Yes, crypto airdrops are taxable in Australia. The Australian Taxation Office has notified on how crypto is taxed in Australia, including airdrops. Therefore, understanding these rules is essential for anyone receiving or dealing with airdrops.

Receiving an Airdrop

When you receive an airdrop, the Australian Taxation Office (ATO) considers it taxable income. The value of the tokens on the day you receive them is treated as ordinary income. To determine your tax liability, calculate the fair market value of the tokens on the date they are received and apply your applicable income tax rate.

However, there are exceptions for initial allocation airdrops. These are not taxed as ordinary income when received. Instead, these airdrops are tax-free, and the cost basis is usually zero if you did not pay for the tokens. Examples include ApeCoin (APE) and Ethereum Name Service (ENS).

Confusion can arise with some airdrops that become claimable before they are tradable on exchanges. If these tokens lack a market value at receipt, it is uncertain whether to declare them at zero value or wait until they are tradable. 

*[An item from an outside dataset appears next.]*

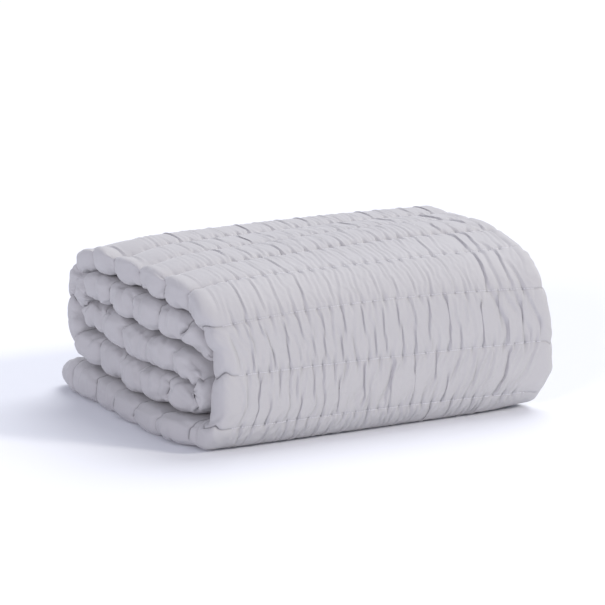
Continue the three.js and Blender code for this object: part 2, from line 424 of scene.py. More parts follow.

Selling or Trading Airdropped Tokens

Selling, trading, or gifting airdropped tokens triggers a capital gains event in Australia. You must report these transactions to the ATO and calculate capital gains or losses. The cost base for this calculation is the value of the tokens at the time of the airdrop. If the airdrop is free, the cost base is zero. Any profit made from selling these tokens is subject to capital gains tax. Accurate record-keeping of the airdrop’s date and value is crucial for calculating tax liability.

Receiving Crypto from a Hard Fork

A hard fork results in a new cryptocurrency being created from an existing one. For investors, the ATO does not impose income tax on new coins received from a hard fork. The cost basis for these new coins is zero, and any subsequent sale or trade will be subject to capital gains tax on the full amount. Cryptocurrency businesses, however, must treat these new coins as trading stock, including their value in their assessable income.

Selling Crypto from a Hard Fork

The entire value is considered profit when selling cryptocurrency from a hard fork, as the cost basis is zero. However, holding the coins for over a year qualifies you for a 50% long-term capital gains tax discount, reducing the taxable amount by half. This strategy can effectively manage your tax obligations.

How Can You Calculate Taxes On Airdrops?

Calculating taxes on airdrops involves understanding several key steps. Here’s a clear guide to help you navigate this process in Australia.

Determining The Market Value

The first step is determining the market value of the airdropped cryptocurrency when you receive it. This value applies to established coins and must be included in your income for tax purposes. The ATO considers this market value part of your taxable income, and you will be taxed according to Australia's standard income tax rates.

Note: No immediate tax is due upon receipt if acquired for free for initial allocation airdrops. Record the receipt date and any amount paid, as this amount becomes the cost basis for future tax calculations. If free, the cost base is zero.

Calculation Of Capital Gain Tax

When you sell airdropped tokens, you must calculate capital gains tax based on your profit. To determine your capital gain, follow these steps:

  1. Determine Your Cost Basis: This includes the original price (if any), transaction fees, and the fair market value of the airdropped token at the time of receipt.

  2. Calculate Your Capital Gain: Use the formula:

Capital Gain = Disposal Price (FMV) - Cost Basis

As the number of transactions increases, tax calculation can get confusing, so consider using a reliable crypto tax calculator for precise calculations and to streamline your tax reporting. Take control of your crypto tax situation today and ensure you’re on the right track.

Conclusion

Navigating the tax implications of crypto airdrops in Australia can be complex, but understanding the rules is essential to avoid potential pitfalls. The Australian Taxation Office (ATO) requires that airdropped tokens be reported and valued appropriately for tax purposes. You can ensure compliance and avoid unexpected tax liabilities by staying informed and diligent in your reporting.